この絵は、ビルケナウ強制収容所の隠し撮り写真を一度、描き写したうえで、幾重にも絵の具で塗り込めて左官屋が使うような大きなへらで絵具をキャンパス上に引き延ばし絵具を削っていきます。
その上からまた描き、削り描いて削るという工程で出来ています。
キャンバス上の混沌とした世界の中に、決して封じ込めてはいけない悲劇の過去があったのです。
ドイツの黒歴史を刻みこんだ絵は、写実的な絵より想像力で補てんしながらも生々しさを感じました。
多種多様な表現方法は、リヒターの実験場?
リヒターは「画家」としてのイメージでしたが、絵画だけではなく写真、デジタルプリント、ガラス、鏡などの作品なども制作しています。
デジタルプリントされた横に長~い「ストリップ 」
イッタラのオリゴのように美しい縞模様です。
写真を描き写しピンぼけしたようにする「フォト・ペインティング」これ、よく見ると分かりましが、描いているのですよ。
「ヴァルトハウス」も描いたもので、「自然は、非人間的」だというリヒターの考え方が印象的です。
色彩あふれる「アブストラクト・ペインティング」と呼ばれる抽象画
グレイの色彩で画面を覆う「グレイ・ペインティング」シリーズ。
リヒターは「グレイ」の色彩について「何もないことを示すのに最適である」と語っています。
でも、グレイは作品によって色の表現や筆使いが微妙に異なり、逆に豊かなバリエーションを生み出しています。
昨年、描いたばかりのドローイングシリーズ
ドローイングとは絵画を描くための下絵、あるいは構想で、日付が1日違いの作品があり、連日デッサンして現在進行形で作品を作り続けています。
このようにリヒターは、絵筆だけではなく色々な手段、方法で表現し多種多様の作品を生み出してきました。
リヒターがこれまでのアーティストとしての「試みの実験場」が今回の展覧会場という雰囲気でした。

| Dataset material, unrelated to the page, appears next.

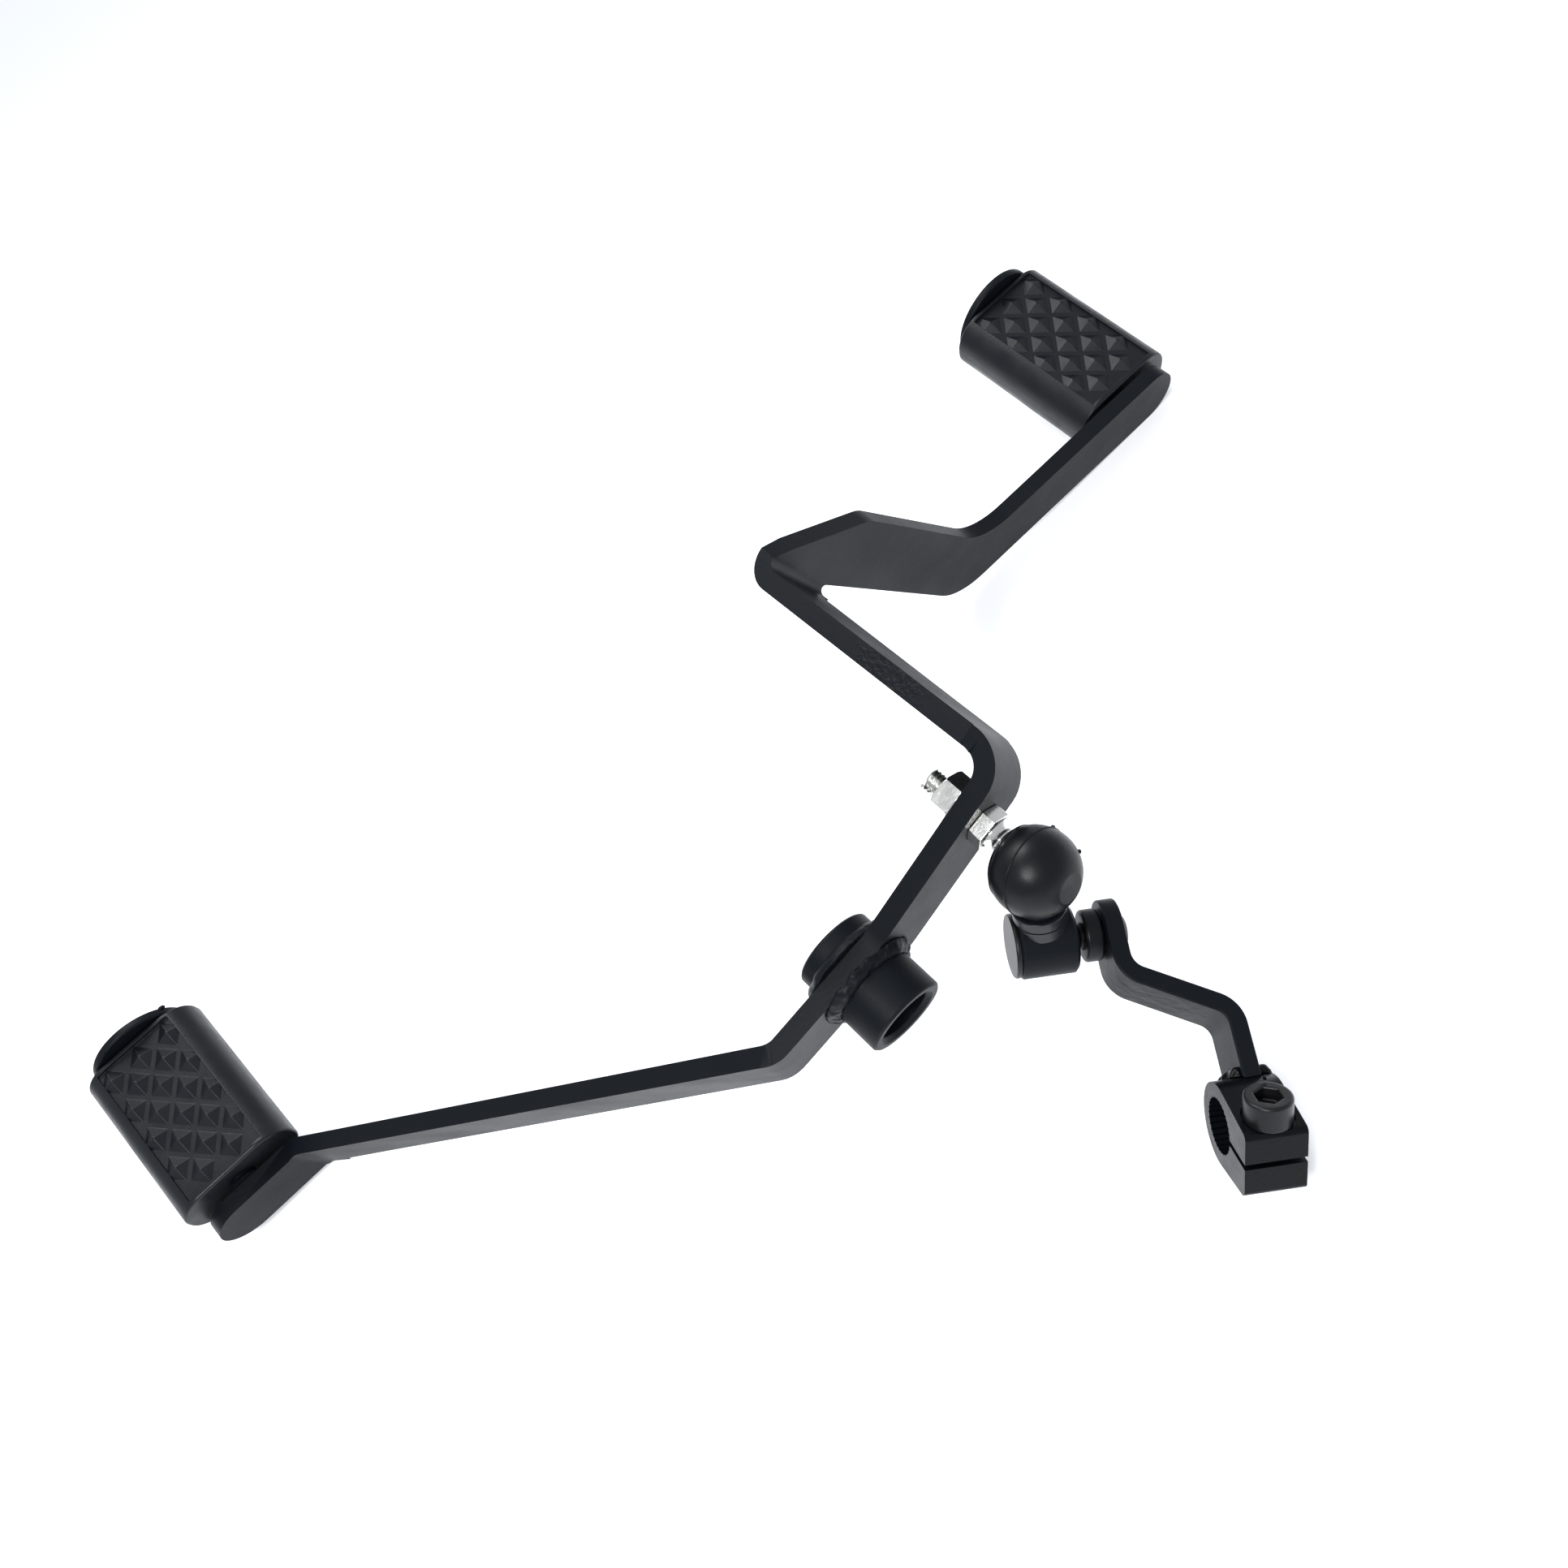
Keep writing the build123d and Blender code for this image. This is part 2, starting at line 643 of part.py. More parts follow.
pieces = {
    "main_bar": main_bar(),
    "pivot_tube": pivot_tube(),
    "tube_far_ring": tube_ring(),
    "tube_weld_near": tube_weld(-1),
    "tube_weld_far": tube_weld(1),
    "toe_peg": toe * peg(),
    "toe_end_disc": toe * end_disc(),
    "toe_pad": toe * pad(),
    "heel_peg": heel * peg(),
    "heel_end_disc": heel * end_disc(),
    "heel_pad": heel * pad(),
    "ball_stud": stud_plane * ball_stud(),
    "stud_washer": stud_plane * stud_washer(),
    "stud_nut": stud_plane * stud_nut(),
    "stud_cone_ring": stud_plane * stud_cone_ring(),
    "link_body": link_body(),
    "upper_ball_seat": link_plane * ball_seat(),
    "upper_boot": upper_boot(),
    "neck_ring_upper": neck_ring(0),
    "neck_ring_lower": neck_ring(1),
    "lower_ball_seat": lower_plane * ball_seat(),
    "lower_end_cap": end_cap(),
    "arm_stud": lower_plane * arm_stud(),
    "arm_collar": lower_plane * arm_collar(),
    "shift_arm": arm_plane * shift_arm(),
    "arm_weld_left": arm_plane * arm_weld(-1),
    "arm_weld_right": arm_plane * arm_weld(1),
    "spline_clamp": arm_plane * clamp_way * spline_clamp(),
    "pinch_bolt": arm_plane * clamp_way * pinch_bolt(),
}

# Lay everything on the ground, with the toe at -X and the heel at +X
up = direction(ground_azimuth, ground_elevation)
toe_to_heel = Vector(heel_end_x, fold_offset, heel_end_z) - Vector(toe_end_x, toe_offset, toe_end_z)
level = (toe_to_heel - up * toe_to_heel.dot(up)).normalized()
ground = Plane(origin=(0, 0, 0), x_dir=level, z_dir=up)
for name, shape in pieces.items():
    export_step(ground.to_local_coords(shape), f"parts/{name}.step")
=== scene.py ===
import json
from math import radians

import bpy
from mathutils import Matrix, Vector

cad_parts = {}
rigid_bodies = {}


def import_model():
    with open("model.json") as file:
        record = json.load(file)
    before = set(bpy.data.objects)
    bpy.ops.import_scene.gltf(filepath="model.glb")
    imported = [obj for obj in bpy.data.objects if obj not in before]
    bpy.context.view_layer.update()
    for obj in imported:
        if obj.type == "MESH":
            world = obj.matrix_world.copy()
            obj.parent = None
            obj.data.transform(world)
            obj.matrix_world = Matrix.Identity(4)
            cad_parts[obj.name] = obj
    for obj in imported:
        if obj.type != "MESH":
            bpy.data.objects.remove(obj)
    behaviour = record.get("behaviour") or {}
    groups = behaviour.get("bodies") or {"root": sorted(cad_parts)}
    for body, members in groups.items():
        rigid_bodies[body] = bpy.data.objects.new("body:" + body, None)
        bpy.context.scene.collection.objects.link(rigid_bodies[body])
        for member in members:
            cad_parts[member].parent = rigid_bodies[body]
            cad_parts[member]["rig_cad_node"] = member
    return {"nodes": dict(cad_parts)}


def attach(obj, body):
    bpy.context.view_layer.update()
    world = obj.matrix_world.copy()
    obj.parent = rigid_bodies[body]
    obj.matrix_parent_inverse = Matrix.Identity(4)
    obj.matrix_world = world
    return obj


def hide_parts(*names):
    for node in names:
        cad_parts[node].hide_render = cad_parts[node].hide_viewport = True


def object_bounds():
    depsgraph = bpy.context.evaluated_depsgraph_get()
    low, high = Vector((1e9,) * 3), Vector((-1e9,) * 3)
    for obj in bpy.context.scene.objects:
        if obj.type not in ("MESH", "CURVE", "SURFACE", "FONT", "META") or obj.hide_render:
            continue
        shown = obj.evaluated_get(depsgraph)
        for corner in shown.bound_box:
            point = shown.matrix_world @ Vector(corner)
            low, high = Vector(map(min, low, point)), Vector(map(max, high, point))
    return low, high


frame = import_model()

CAD_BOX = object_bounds()
MM = 0.001

# Directions in the solids' frame: along the lever, along the pivot tube and the ball stud,
# and up from the foot pads
ALONG = Vector((0.9422, -0.1005, 0.3196))
PIVOT_WAY = Vector((-0.0452, 0.9071, 0.4184))
PAD_UP = Vector((-0.3319, -0.4087, 0.8502))

# The upper ball joint: its middle, the way down the link, and the way out of the boot's mouth
UPPER_BALL = Vector((0.04158, -0.02463, 0.01486))
LINK_WAY = Vector((-0.3485, -0.0196, -0.9371))
MOUTH_WAY = Vector((-0.1986, 0.9786, 0.0534))

# The boot's middle lies 1 mm down the link from the ball. One mould seam runs round its widest part, the
# other round its mouth, this many millimetres ahead. A seam has steps round the boot and sides round its line
BOOT_MIDDLE = UPPER_BALL + LINK_WAY * MM
BOOT_RADIUS = 10.2 * MM
BOOT_SEAM_HEIGHT = 0.22 * MM
MOUTH_SEAM_AHEAD = 5.6
MOUTH_SEAM_RADIUS = 8.5 * MM
MOUTH_SEAM_HEIGHT = 0.2 * MM
SEAM_STEPS = 72
SEAM_SIDES = 8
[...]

核となる部位分にブレがないのか、表現方法は違えどどれもリヒターらしさがあるように感じました。
リヒターが、どんな「テーマ」で作品を作ってきたのか、リヒターについてもう少し学んでみようかと思いました。
しぼり菜リズム(まとめ)
写真なのか絵なのか、不思議な絵を見て興味を持ったドイツの作家ゲルハルト・リヒター
『ゲルハルト・リヒター展』(国立近代美術館)で、90歳、現役で活躍するオークションで高額な値が付くほど人気のリヒターの作品に触れてきました。
リヒターは、絵画だけではなく写真をもとに、それとそっくりの絵を描いたフォト・ペインティングや写真、デジタルプリント、ガラス、鏡、色彩豊かな「アブストラクト・ペインティング」やグレーだけの抽象画など様様な方法で表現しています。
今回、目を惹いたのが「ビルケナウ」というホロコーストを題材に描いた4枚の絵画と複製の写真です。
実際のホロコーストでの撮られた写真を描きその上に幾重にも絵の具で塗り込めていったいったもので、その作品を見ただけでは何を描いた分かりません。
しかし、想像力で補てんしながらも抽象的な絵の中に消してはならぬドイツの黒歴史のリアリティがありました。